The priest is following the law, the priest is doing for others.
 
So back to the Aztec priest ripping the heart out of a slave so that the sun god is happy and the empire continues.
Lawful Good?
The priest is following the law, the priest is doing for others.
My answer:

Applying the system from an Aztec perspective, yes. Lawful Good.

Applying the system from a perspective of a society that generally finds it ethically offensive to kill (or to have) slaves, Lawful Evil.

Applying the system from the perspective of a society that has no objections to slavery or killing slaves but has no interest either way in those Aztecs' silly superstitions, Lawful Neutral.

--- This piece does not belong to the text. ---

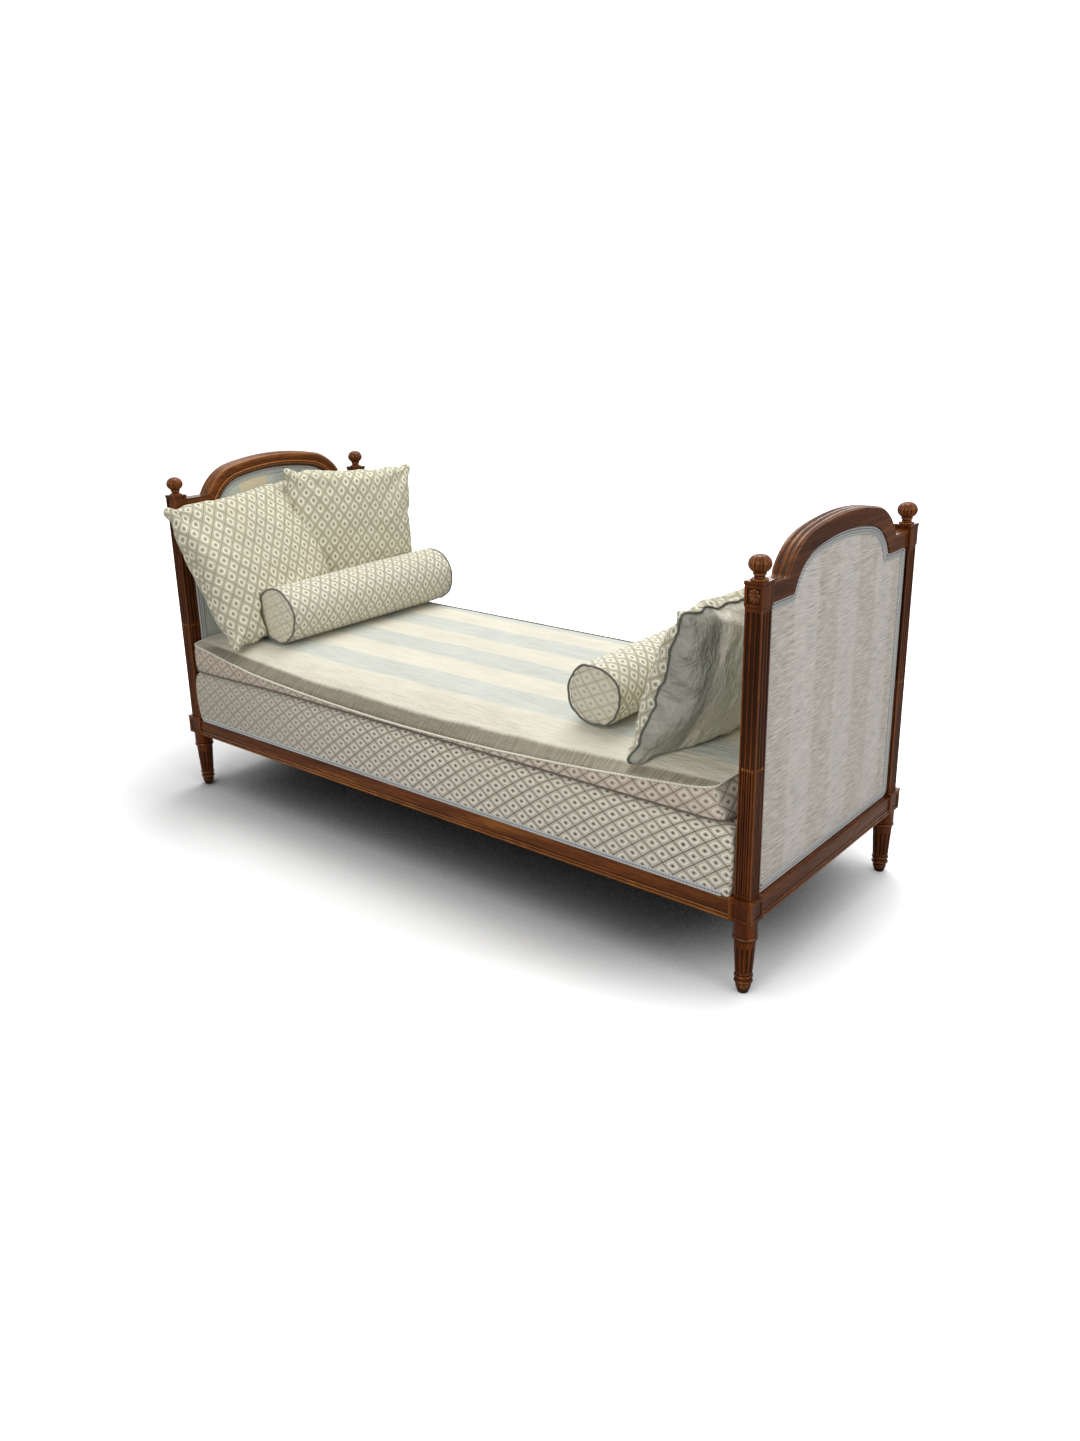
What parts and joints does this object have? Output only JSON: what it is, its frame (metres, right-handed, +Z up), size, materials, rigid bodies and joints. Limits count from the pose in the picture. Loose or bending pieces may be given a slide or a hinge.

Of course, it only works objectively if the setting is one with a fantastical or metaphysical structure that imposes a perspective by default. If we're playing Aztec Empire: The Immersive Game, and introducing a D'n'D-style alignment system, the priest is Good ("objectively" so). In most game settings it would probably be assumed that players are generally from societies where slave-killing is opposed, and the priest would be Evil (which doesn't mean he isn't doing right and just things in his own perspective, he's just "objectively" wrong in this setting).

In D'n'D, Good and Evil are objective forces. They probably loosely correspond to most players' (likely only vaguely interrogated but probably socially functional) ideas on what is ethically praiseworthy and what is ethically suspect. Which makes it generally easy for players to buy into the mechanic. Anyone who does have a complex sense of ethics will probably theoretically take issue with some of it, but of course it's not supposed to be a philosophy seminar or a soul-searching meditation, it's a game. Personally, I find it a fascinating and quite versatile system, but of course not appropriate for more, shall we say, "grounded" settings.

I do think you could use the system to generate general character types within any given framework, though. My post above was jocular, of course, but deciding what a given Solomani, Aslan, K'kree, etc. would be like assuming they adopted the alignment chart (having been promoted to Objectively Correct) seems like it could be vaguely fruitful, or at least fun.